- PROBLEM -
Extract the lines between the ones holding "turn.use_smooth_shade = True" and "before = set(bpy.data.objects)", inclusive, exactly as written and nothing more.

- SUPPLIED INFORMATION -
START

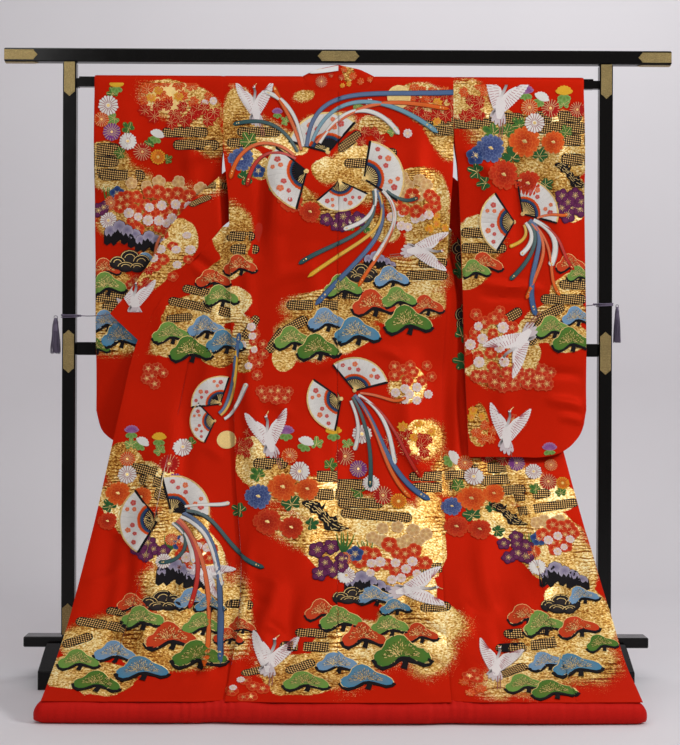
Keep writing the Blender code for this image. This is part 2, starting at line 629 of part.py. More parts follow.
def stand(part):
    flat_to_front = (math.radians(90), 0.0, 0.0)
    upright = (math.radians(90), math.radians(-90), 0.0)
    lacquer = ("lacquer", LACQUER)
    y = STAND_Y
    for name, size, at in (
        ("top_rail", (RAIL["length"], RAIL["depth"], RAIL["top"] - RAIL["bottom"]),
         (0, y, (RAIL["top"] + RAIL["bottom"]) / 2)),
        ("middle_rail", (2 * POST["centre"] - POST["width"] - 0.0006, MIDDLE["depth"], MIDDLE["top"] - MIDDLE["bottom"]),
         (0, y, (MIDDLE["top"] + MIDDLE["bottom"]) / 2)),
        ("bottom_beam", (BEAM["length"], BEAM["depth"], BEAM["top"] - BEAM["bottom"]),
         (0, y, (BEAM["top"] + BEAM["bottom"]) / 2)),
    ):
        part.box(name, size, at, *lacquer, bevel=0.0025)
    hanging_rod(part)
    foot = FOOT
    notch = BEAM["depth"] / 2 + 0.0003
    profile = [
        (-foot["reach"], 0.0), (foot["reach"], 0.0), (foot["reach"], foot["toe"]), (foot["flat"], foot["top"]),
        (notch, foot["top"]), (notch, BEAM["bottom"] - 0.0003), (-notch, BEAM["bottom"] - 0.0003),
        (-notch, foot["top"]), (-foot["flat"], foot["top"]), (-foot["reach"], foot["toe"]),
    ]
    for side, sign in SIDE.items():
        bottom, top = BEAM["top"] + 0.0003, RAIL["bottom"] - 0.0003
        part.box(f"post_{side}", (POST["width"], POST["depth"], top - bottom),
                 (sign * POST["centre"], y, (top + bottom) / 2), *lacquer, bevel=0.003)
        part.outline(f"foot_{side}", profile, foot["width"], (sign * foot["centre"], y, 0.0),
                     (math.radians(90), 0.0, math.radians(90)), *lacquer, bevel=0.002)
        front = y - POST["depth"] / 2 - 0.0003 - PLATE / 2
        x = sign * POST["centre"]
        for name, low, high, tips in (("top", 1.5750, 1.6680, "low"), ("middle", 0.8260, 0.9430, "low high"),
                                      ("bottom", 0.1180, 0.2030, "high")):
            part.outline(f"plate_{name}_{side}", pointed(high - low, 0.0290, tips), PLATE,
                         (x, front, (low + high) / 2), upright, "gilt", GILT)
        rail_front = y - RAIL["depth"] / 2 - 0.0003 - PLATE / 2
        tip = "low" if side == "right" else "high"
        part.outline(f"cap_front_{side}", pointed(0.0900, 0.0270, tip), PLATE,
                     (sign * (RAIL["length"] / 2 - 0.0460), rail_front, 1.6875), flat_to_front, "gilt", GILT)
        part.outline(f"cap_under_{side}", pointed(0.0900, 0.0230, tip), PLATE,
                     (sign * (RAIL["length"] / 2 - 0.0460), y, RAIL["bottom"] - 0.0003 - PLATE / 2),
                     (0.0, 0.0, 0.0), "gilt", GILT)
    part.outline("plate_centre", pointed(0.1130, 0.0270, "low high"), PLATE,
                 (0.0, y - RAIL["depth"] / 2 - 0.0003 - PLATE / 2, 1.6875), flat_to_front, "gilt", GILT)


def hanging_rod(part):
    """The rod that carries the garment: a bar with a smaller tenon at each end, turned from one outline."""
    half = ROD["length"] / 2
    reach = POST["centre"] - POST["width"] / 2 - 0.0003
    s = ROD["shift"]
    low, high = ROD["bottom"], ROD["top"]
    step = 0.0045
    points = [
        (-half + s, low), (half + s, low), (half + s, low + step * 0.2), (reach, low + step * 0.2),
        (reach, high - step), (half + s, high - step), (half + s, high), (-half + s, high),
        (-half + s, high - step), (-reach, high - step), (-reach, low - step * 0.4), (-half + s, low - step * 0.4),
    ]
    middle = (low + high) / 2
    part.outline("hanging_rod", [(x, z - middle) for x, z in points], ROD["depth"], (0.0, STAND_Y, middle),
                 (math.radians(90), 0.0, 0.0), "lacquer", LACQUER, bevel=0.0042)


# ---------------------------------------------------------------- the tie cords
CordRow = namedtuple("CordRow", "side wrap_z end_x end_y end_z tassel_width")
CORDS = [
    CordRow("left", 0.9810, 0.6120, -0.0535, 0.9830, 0.0300),
    CordRow("right", 1.0170, 0.6215, 0.0035, 1.0120, 0.0230),
]


def cords(part):
    purple = ("cord", CORD)
    for c in CORDS:
        sign = SIDE[c.side]
        x, y = sign * POST["centre"], STAND_Y
        out_x, out_y = POST["width"] / 2 + 0.0022, POST["depth"] / 2 + 0.0022
        ring = []
        for k in range(16):                                      # a rounded square round the post
            a = 2 * math.pi * k / 16
            cx, cy = math.cos(a), math.sin(a)
            square = max(abs(cx), abs(cy))
            ring.append((x + out_x * cx / square, y + out_y * cy / square, c.wrap_z))
        part.tube(f"wrap_{c.side}", ring, 0.0034, *purple, closed=True)
        start = Vector((x - sign * (out_x + 0.0024), y - 0.006, c.wrap_z + 0.0005))
        end = Vector((sign * c.end_x, c.end_y + STAND_Y, c.end_z))
        line = [start.lerp(end, t / 8) - Vector((0, 0, 0.002 * math.sin(math.pi * t / 8))) for t in range(9)]
        part.tube(f"cord_{c.side}", line, 0.0026, *purple)
        tassel(part, c, x + sign * (out_x + 0.0020 + c.tassel_width / 2), y - 0.004)


def tassel(part, c, x, y):
    """A tassel hanging beside the post, turned from its outline."""
    r = c.tassel_width / 2
    outline = ((0.0, 0.006), (0.30 * r, 0.005), (0.42 * r, -0.004), (0.38 * r, -0.012), (0.50 * r, -0.020),
               (0.80 * r, -0.052), (r, -0.094), (0.85 * r, -0.098), (0.0, -0.098))
    bm = bmesh.new()
    verts = [bm.verts.new((px, 0.0, pz)) for px, pz in outline]
    for a, b in zip(verts, verts[1:]):
        bm.edges.new((a, b))
    mesh = bpy.data.meshes.new(f"tassel_{c.side}")
    bm.to_mesh(mesh)
    bm.free()
    obj = part.add(f"tassel_{c.side}", mesh, "cord", CORD, (x, y, c.wrap_z - 0.006))
    turn = obj.modifiers.new("turn", "SCREW")
    turn.steps = turn.render_steps = 14
    turn.use_merge_vertices = True
    turn.merge_threshold = 0.00005
    turn.use_smooth_shade = True
    turn.use_normal_calculate = True


def main():
    for obj in list(bpy.data.objects):
        bpy.data.objects.remove(obj, do_unlink=True)
    part = Part("uchikake_on_stand")
    stand(part)
    for side in SIDE:
        part.sheet(f"back_{side}", *back_surface(side))
        part.sheet(f"front_{side}", *front_surface(side))
        part.sheet(f"okumi_{side}", *okumi_surface(side))
        part.sheet(f"collar_{side}", *collar_surface(side))
        for wall in ("back", "front"):
            part.sheet(f"sleeve_{side}_{wall}", *sleeve_surface(side, wall))
    part.sheet("collar_lining", *lining_surface(), "white silk", WHITE_SILK, 0.0012)
    hem_roll(part)
    cords(part)


main()
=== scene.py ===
"""Looks of an uchikake wedding kimono hung over the rod of a black lacquered kimono stand.

The garment's back faces -Y. Every cloth piece is a thin shell on the form of its solid, with its creases laid in
one by one, and the woven and embroidered picture is a set of raised motifs draped on those shells. Metres, +Z up.
"""

import logging
import math
from dataclasses import dataclass, field
from enum import Enum
from typing import Callable, Iterable, NamedTuple, Optional, Sequence

import bmesh
import bpy
import numpy as np
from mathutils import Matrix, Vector
from mathutils.bvhtree import BVHTree


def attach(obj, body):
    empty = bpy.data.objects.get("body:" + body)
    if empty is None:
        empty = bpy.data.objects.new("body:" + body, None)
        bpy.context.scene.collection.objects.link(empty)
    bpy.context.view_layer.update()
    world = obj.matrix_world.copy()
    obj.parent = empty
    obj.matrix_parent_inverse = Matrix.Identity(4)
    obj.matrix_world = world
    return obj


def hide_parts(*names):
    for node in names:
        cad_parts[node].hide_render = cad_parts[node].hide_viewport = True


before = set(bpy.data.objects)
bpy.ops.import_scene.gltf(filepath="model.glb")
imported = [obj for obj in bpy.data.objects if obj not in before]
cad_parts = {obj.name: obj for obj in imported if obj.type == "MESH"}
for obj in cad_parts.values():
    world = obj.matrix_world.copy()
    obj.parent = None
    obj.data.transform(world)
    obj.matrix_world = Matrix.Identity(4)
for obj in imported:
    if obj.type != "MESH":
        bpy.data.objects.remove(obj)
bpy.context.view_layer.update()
LOG = logging.getLogger("uchikake")
Material, Piece = bpy.types.Material, bpy.types.Object
Triple = tuple[float, float, float]
Points, Faces, FaceList = Sequence[Sequence[float]], Sequence[Sequence[int]], list[tuple[int, ...]]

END

- RESPONSE TO THE TASK -
    turn.use_smooth_shade = True
    turn.use_normal_calculate = True


def main():
    for obj in list(bpy.data.objects):
        bpy.data.objects.remove(obj, do_unlink=True)
    part = Part("uchikake_on_stand")
    stand(part)
    for side in SIDE:
        part.sheet(f"back_{side}", *back_surface(side))
        part.sheet(f"front_{side}", *front_surface(side))
        part.sheet(f"okumi_{side}", *okumi_surface(side))
        part.sheet(f"collar_{side}", *collar_surface(side))
        for wall in ("back", "front"):
            part.sheet(f"sleeve_{side}_{wall}", *sleeve_surface(side, wall))
    part.sheet("collar_lining", *lining_surface(), "white silk", WHITE_SILK, 0.0012)
    hem_roll(part)
    cords(part)


main()
=== scene.py ===
"""Looks of an uchikake wedding kimono hung over the rod of a black lacquered kimono stand.

The garment's back faces -Y. Every cloth piece is a thin shell on the form of its solid, with its creases laid in
one by one, and the woven and embroidered picture is a set of raised motifs draped on those shells. Metres, +Z up.
"""

import logging
import math
from dataclasses import dataclass, field
from enum import Enum
from typing import Callable, Iterable, NamedTuple, Optional, Sequence

import bmesh
import bpy
import numpy as np
from mathutils import Matrix, Vector
from mathutils.bvhtree import BVHTree


def attach(obj, body):
    empty = bpy.data.objects.get("body:" + body)
    if empty is None:
        empty = bpy.data.objects.new("body:" + body, None)
        bpy.context.scene.collection.objects.link(empty)
    bpy.context.view_layer.update()
    world = obj.matrix_world.copy()
    obj.parent = empty
    obj.matrix_parent_inverse = Matrix.Identity(4)
    obj.matrix_world = world
    return obj


def hide_parts(*names):
    for node in names:
        cad_parts[node].hide_render = cad_parts[node].hide_viewport = True


before = set(bpy.data.objects)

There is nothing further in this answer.